A Espanha planeja considerar o coronavírus como uma doença endêmica, uma posição que a OMS e vários especialistas consideram prematura, mas que abriu o debate entre governos que precisam de normalidade e uma comunidade médica que defende manter a guarda.

O governo de esquerda espanhol tem sido o mais enfático em falar abertamente sobre tomar medidas para começar a considerar o coronavírus como uma doença a se conviver normalmente, como a gripe, sempre esclarecendo, porém, que não era um passo iminente.

A Espanha “trabalha com a comunidade científica” para, quando chegar o momento, “passar da gestão da pandemia para a gestão de uma doença que esperamos que a ciência possa tornar endêmica”, reiiterou o presidente do governo espanhol, Pedro Sánchez, em coletiva de imprensa com o seu colega alemão, Olaf Scholz.

A variante ômicron multiplicou os casos como nenhuma outra, mas sem tantas mortes ou internações, o que levou muitos governos a aliviar as restrições em meio à sexta onda, dando alguns passos na direção que a Espanha aponta.

No entanto, o diretor-geral da Organização Mundial da Saúde (OMS), Tedros Adhanom Ghebreyesus, respondeu na terça-feira que a pandemia “está longe de terminar”, alertando que “é provável que surjam novas variantes”.

A OMS também alertou contra a tentação de minimizar uma doença endêmica.

“Endêmico por si só não significa que seja bom; endêmico significa apenas que está aqui para sempre”, disse o diretor de emergências da OMS, Michael Ryan, em uma sessão virtual do Fórum Econômico Mundial na terça-feira, citando a malária como exemplo.

A Espanha está em boa posição para abrir o debate, pois possui uma das maiores taxas de vacinação do mundo, com 90,5% de sua população acima de 12 anos totalmente imunizada. “Com uma alta taxa de vacinação, a pandemia pode ser superada melhor”, admitiu o chanceler alemão.

– “Falsas ilusões” –

Para Fernando García, do Centro Nacional de Epidemiologia e porta-voz da Associação de Saúde Pública de Madri, falar de uma endemia neste momento “é criar falsas ilusões”.

“Estamos caminhando para tornar o vírus mais endêmico, mas acho que não podemos dizer que já chegamos a essa situação”, disse Marco Cavaleri, chefe da estratégia de vacinação da Agência Europeia de Medicamentos (EMA).

Não há fronteira numérica de casos que separe uma epidemia de uma endemia.

“Epidemia é quando há um surto de casos muito importante, acima do normal, que é o que estamos vivenciando desde o início de 2020. E endemias são casos que podem ter um comportamento sazonal, mas que não pressionam o sistema de saúde”, estimou. Dr. Garcia.

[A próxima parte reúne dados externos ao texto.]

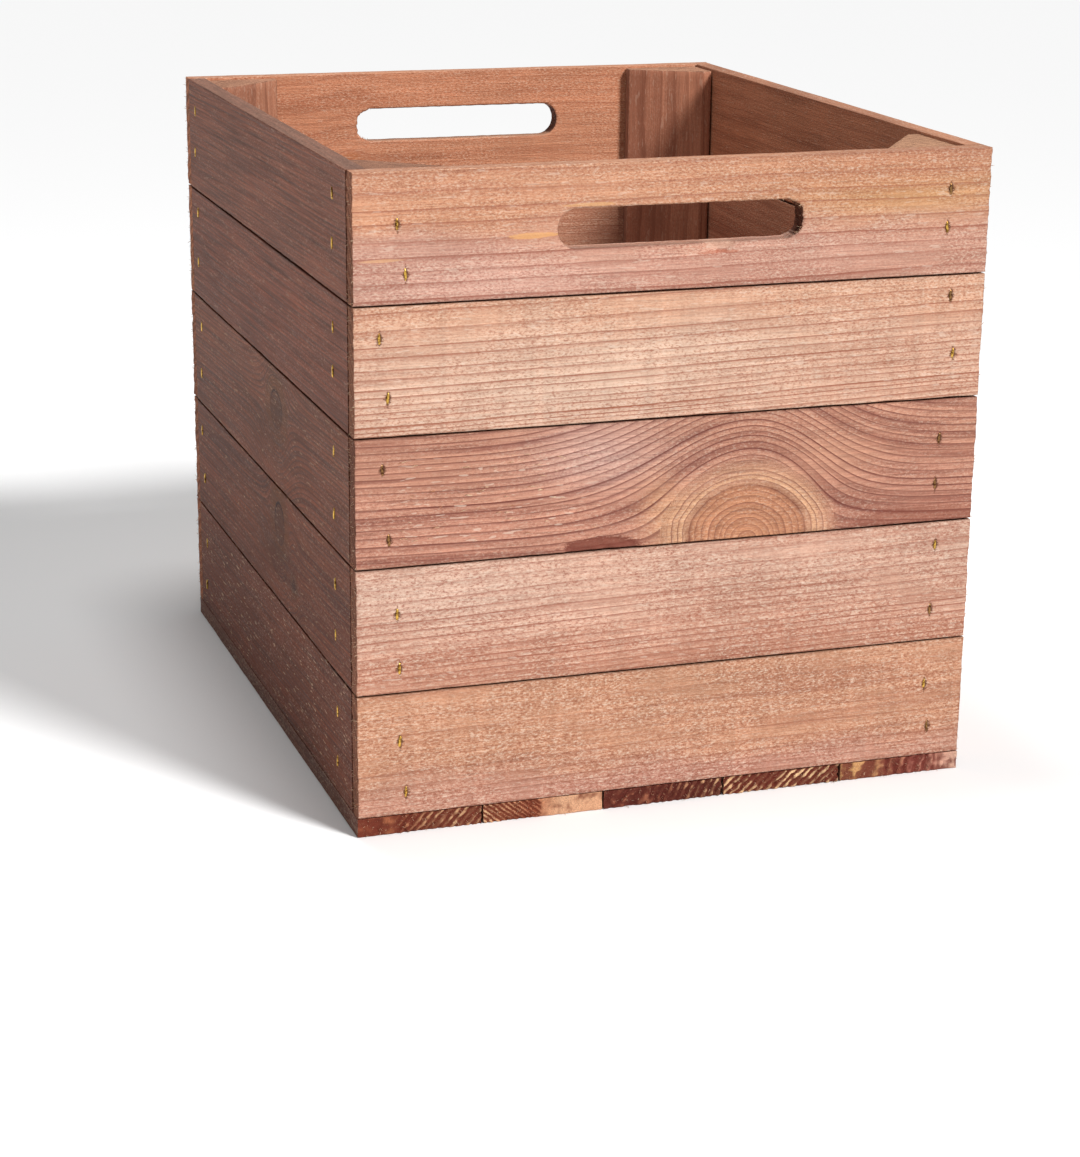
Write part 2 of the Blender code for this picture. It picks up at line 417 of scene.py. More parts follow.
class Graph:
    """Short calls for building one material's nodes."""

    def __init__(self, name):
        self.material = bpy.data.materials.new(name)
        self.material.use_nodes = True
        self.tree = self.material.node_tree
        self.tree.nodes.clear()

    def add(self, kind, inputs, output=0, **settings):
        node = self.tree.nodes.new(kind)
        for key, value in settings.items():
            setattr(node, key, value)
        for key, value in inputs.items():
            socket = node.inputs[key]
            if isinstance(value, Signal):
                self.tree.links.new(value.socket, socket)
            else:
                socket.default_value = value
        return Signal(self, node.outputs[output])

    def math(self, operation, *values):
        return self.add("ShaderNodeMath", dict(enumerate(values)), operation=operation)

    def split(self, vector):
        first = self.add("ShaderNodeSeparateXYZ", {0: vector})
        return [Signal(self, output) for output in first.socket.node.outputs]

    def join(self, x, y, z):
        return self.add("ShaderNodeCombineXYZ", {0: x, 1: y, 2: z})

    def millimetres(self):
        """The place on the piece, in mm along its own axes."""
        place = self.add("ShaderNodeTexCoord", {}, output=3)
        return self.shade(place, 1 / MM)

    def cloud(self, vector, per_mm, seed, detail=2.0, roughness=0.5):
        """Noise from 0 to 1, with per_mm cells to a millimetre along each axis."""
        moved = self.add(
            "ShaderNodeVectorMath",
            {0: vector, 1: per_mm, 2: (seed * 3.7, seed * 5.3, seed * 9.1)},
            operation="MULTIPLY_ADD",
        )
        return self.add(
            "ShaderNodeTexNoise",
            {"Vector": moved, "Scale": 1.0, "Detail": detail, "Roughness": roughness},
        )

    def mix(self, factor, first, second, blend="MIX"):
        return self.add(
            "ShaderNodeMix", {0: factor, 6: first, 7: second}, output=2,
            data_type="RGBA", blend_type=blend,
        )

    def ramp(self, value, stops):
        """A colour that changes from stop to stop, each a share and a 0 to 255 colour."""
        ramp = self.add("ShaderNodeValToRGB", {0: value})
        elements = ramp.socket.node.color_ramp.elements
        while len(elements) > 1:
            elements.remove(elements[-1])
        for index, (share, colour) in enumerate(stops):
            element = elements[0] if index == 0 else elements.new(share)
            element.position = share
            element.color = linear(colour)
        return ramp

    def shade(self, colour, factor):
        """A colour, or another vector, times a factor."""
        return self.add("ShaderNodeVectorMath", {0: colour, 3: factor}, operation="SCALE")

    def finish(self, colour, roughness, height, **plain):
        """Join the colour, roughness and relief (in mm) to the surface."""
        bump = self.add(
            "ShaderNodeBump", {"Height": height, "Strength": 1.0, "Distance": MM},
        )
        inputs = {"Base Color": colour, "Roughness": roughness, "Normal": bump}
        shader = self.add("ShaderNodeBsdfPrincipled", {**inputs, **plain})
        output = self.tree.nodes.new("ShaderNodeOutputMaterial")
        self.tree.links.new(shader.socket, output.inputs["Surface"])
        return self.material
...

Nem está escrito que um vírus evoluirá para causar menos danos.

“A gravidade futura permanece uma grande incógnita. Não há lei que dite que um vírus deve se tornar mais leve”, sustenta Antoine Flahault, diretor do ISG (Institute of Global Health) de Genebra, no Twitter.

– Sintomas leves e poucas hospitalizações –

Quando o coronavírus for endêmico, “a maioria das pessoas terá sintomas leves, haverá alguns que sofrerão complicações que os levarão ao hospital e morrerão”, disse o Dr. García.

“Nunca acontecerá que um quarto dos leitos em unidades de terapia intensiva estejam ocupados por covid, nem 5%. Provavelmente será atendido no campo da atenção primária”.

A Espanha tem atualmente mais de 23% dos leitos de unidade de terapia intensiva ocupados por pacientes de covid, e mais de 91 mil pessoas morreram desde o início da pandemia em março de 2020, 2.610 delas entre 17 de dezembro e 18 de janeiro.

Outros profissionais, por outro lado, se alinharam com o governo espanhol.

“Vamos parar de testar pessoas saudáveis com sintomas leves, vamos parar de rastrear e testar seus contatos, vamos abandonar o isolamento e a quarentena”, escreveu um painel da Sociedade Espanhola de Medicina de Família e Comunidade (Semfyc) em janeiro em um artigo intitulado “Rumo ao fim da excepcionalidade”.

“Todas essas atividades, que faziam sentido no passado, vão ser superadas com a imunidade adquirida (tanto por infecção quanto por vacinação) e a chegada da ômicron”, disseram.